There was a time when papal encyclicals were treated as virtual pronouncements of papal infallibility. There are still a small minority of Catholics who cite Pope Paul VI’s 1968 document Humanae Vitae—which outlawed artificial birth control—as the word of God. But the Church has become increasingly fragmented since the death of John Paul II, not only between liberals and conservatives, but even within those opposing groups. Some American conservatives are now criticising the Pope’s utterances on a daily basis.

Nor are all liberals necessarily enthused by Francis's championing of the environmentalists. A typical reaction from one well known Catholic liberal blogger in the United States, Gerald Slevin, is that the encyclical is evidence of the Pope trying to “change the subject.” That subject, he reminds his readers today, are the clerical paedophile abuse scandals which have dogged the church.

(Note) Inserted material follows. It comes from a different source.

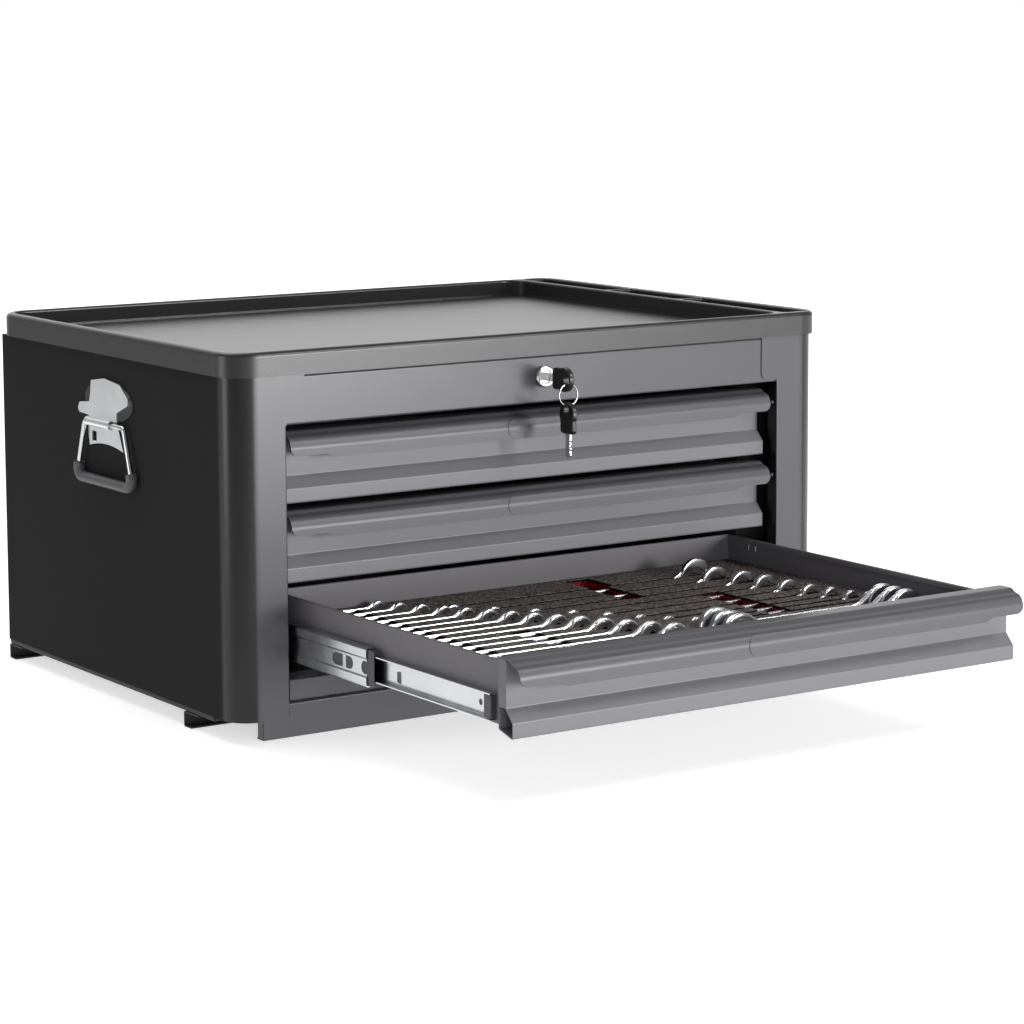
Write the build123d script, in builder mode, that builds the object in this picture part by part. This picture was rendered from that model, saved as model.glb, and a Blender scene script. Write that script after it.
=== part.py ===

Other liberal Catholics raise that great elephant in the Catholic room: the church's ban on artificial contraception. At a London press conference to launch the encyclical yesterday a journalist asked Cardinal Archbishop Nichols whether the encyclical addressed the problem of birth control as part of the environmental problem. The Cardinal merely responded that the Pope insisted that the rich should not tell the poor how many children they should have.

There can be no doubt that Pope Francis has provided the environmental lobbies with a powerful moral backing in advance of the UN’s meeting on global warming due to be held in Paris this December. And you don’t have to be a Catholic to accept that protecting the integrity of the planet is a moral issue.

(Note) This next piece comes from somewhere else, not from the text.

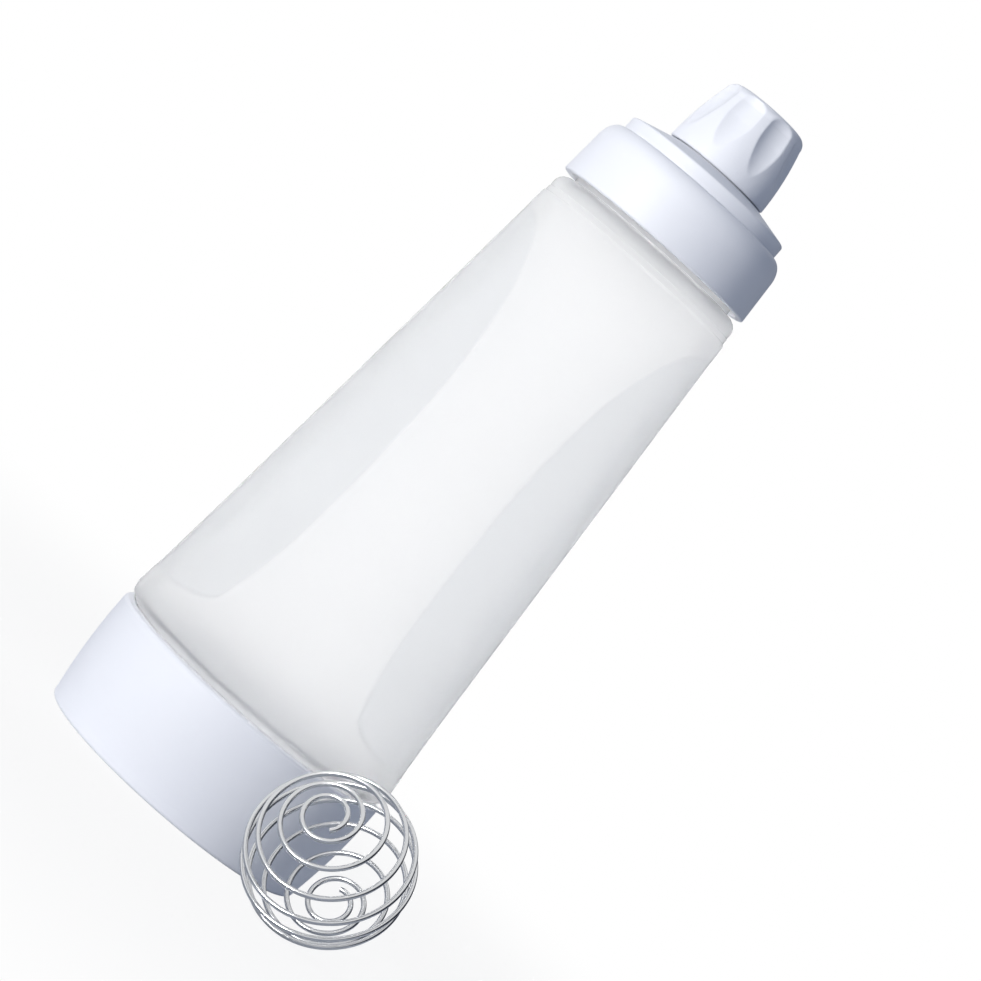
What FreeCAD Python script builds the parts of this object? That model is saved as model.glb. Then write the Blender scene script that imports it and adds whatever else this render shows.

The world’s 1.2 billion Catholics may take comfort from the enthusiastic reception of the Pope’s words by secular institutions. But it is significant that those who are scrutinising the fine print of this document appear in the main to be members of the Catholic laity. If nothing else the situation indicates a rebalancing of the relationship between the Catholic clergy and the laity, a new sense of maturity on the part of Catholics as a whole, in reaction to sombre and painful lessons of the Church’s recent past.